Workload management prevents query interference. Without it, a single slow query can block all others. Resource classes or workload groups are essential for any production environment.
Spark pools are for transformation, SQL pools are for analytics. Use Spark for ETL and exploratory work; use dedicated SQL pools for queries that need sub-second latency and support many concurrent users.
Materialized views cache expensive aggregations without code changes. They automatically rewrite queries that match their definition. Build them on high-cost, frequently accessed aggregations.
Result set caching provides easy wins for repeated queries. Dashboards and reports that run the same queries multiple times per day benefit significantly.

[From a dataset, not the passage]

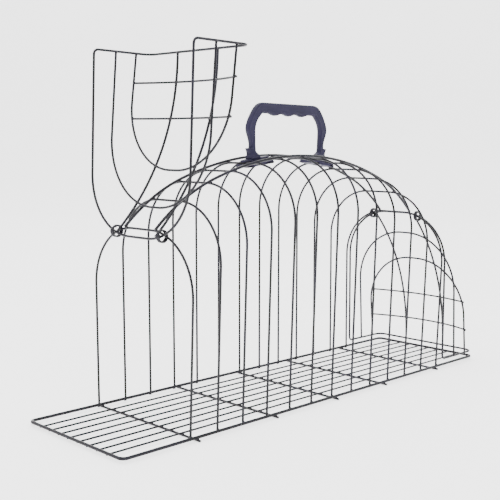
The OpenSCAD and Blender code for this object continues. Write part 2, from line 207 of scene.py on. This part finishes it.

PolyBase is for exploration, not for large-scale joins. Use it to query sample data or reference small external tables. For large external datasets, load to the data lake first, transform with Spark, then load to SQL.
Integration with Data Lake Storage is a core strength. Synapse reads/writes Parquet efficiently. This storage-compute separation allows flexible scaling of each independently.
Data exploration should happen in Spark notebooks before loading to the warehouse. Spark handles unstructured and semi-structured data naturally. SQL pools are optimized for structured, pre-validated data.